Detroit automakers had a really bad day Wednesday as investors hammered Ford, General Motors and Fiat Chrysler after all three scaled back their 2018 earnings forecasts due largely to rising prices for raw materials.

General Motors, the largest U.S. automaker, suffered its worst intraday drop in years, falling more than 8 percent despite beating Wall Street estimates. Rival Fiat Chrysler plunged 16 percent after missing earnings estimates, announcing the sudden death of CEO Sergio Marchionne and reducing earnings guidance for the year. Shares of Ford, which announced earnings after the markets closed, were under pressure all day and fell by more than 4 percent in after-market trading.

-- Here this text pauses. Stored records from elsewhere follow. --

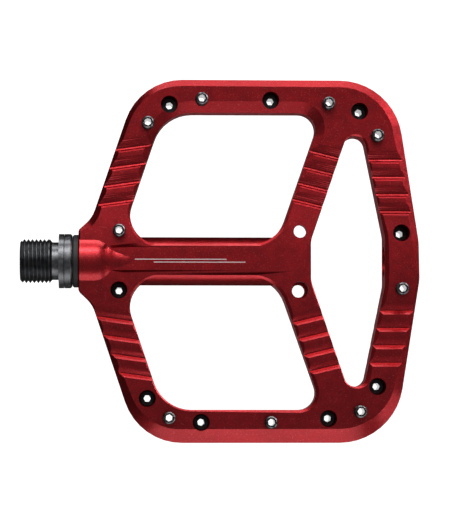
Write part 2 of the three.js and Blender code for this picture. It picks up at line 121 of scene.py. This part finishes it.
class Surface(Nodes):
    """A material's node tree, with a Principled shader at its end."""

    def __init__(self, name):
        self.material = bpy.data.materials.new(name)
        self.material.use_nodes = True
        super().__init__(self.material.node_tree)
        self.shader = next(n for n in self.tree.nodes if n.type == "BSDF_PRINCIPLED")
        place = self.add("ShaderNodeTexCoord")
        self.place = place.outputs["Object"]
        self.facing = place.outputs["Normal"]

    def noise(self, scale, detail=2.0, roughness=0.5, place=None):
        inputs = {"Vector": place or self.place, "Scale": scale, "Detail": detail, "Roughness": roughness}
        return self.add("ShaderNodeTexNoise", inputs).outputs["Fac"]

    def shifted(self, offset):
        inputs = {"Vector": self.place, "Location": (offset, offset, offset)}
        return self.add("ShaderNodeMapping", inputs).outputs["Vector"]

    def mix(self, factor, a, b):
        node = self.add("ShaderNodeMix", data_type="RGBA")
        for socket, value in ((node.inputs["Factor"], factor), (node.inputs[6], a), (node.inputs[7], b)):
            self.put(value, socket)
        return node.outputs[2]

    def bump(self, height, distance, strength):
        inputs = {"Height": height, "Distance": distance * MM, "Strength": strength}
        return self.add("ShaderNodeBump", inputs).outputs[0]

    def set(self, **inputs):
        for key, value in inputs.items():
            self.put(value, self.shader.inputs[key.replace("_", " ")])
        return self.material


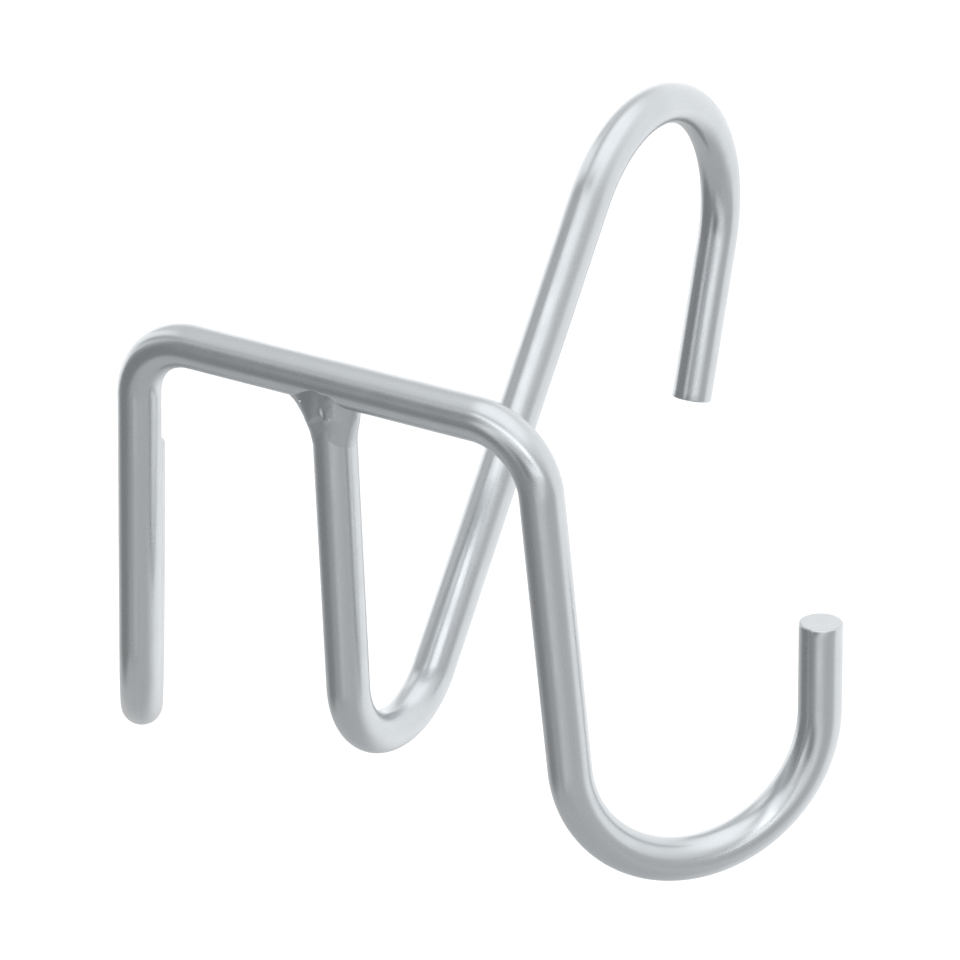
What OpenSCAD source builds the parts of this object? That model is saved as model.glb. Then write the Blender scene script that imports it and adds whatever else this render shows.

GM said a higher-than expected jump in commodity costs and unfavorable exchange rates in Brazil and Argentina will cost it an extra $1 billion this year. Ford’s second-quarter earnings plunged by almost 50 percent and the company lowered its 2018 earnings projections.

Ford’s Chief Financial Officer Bob Shanks said its commodity costs during the quarter were about $300 million higher from last year, attributing about half of that to the U.S. tariffs on steel and aluminum. The tariffs are expected to eat up about $600 million in profit this year, he said.

Steel and aluminum prices have risen since the Trump administration imposed tariffs on the two key raw materials for the car manufacturing, steel and aluminum. Those costs could run even higher as President Donald Trump ratchets up his global trade war.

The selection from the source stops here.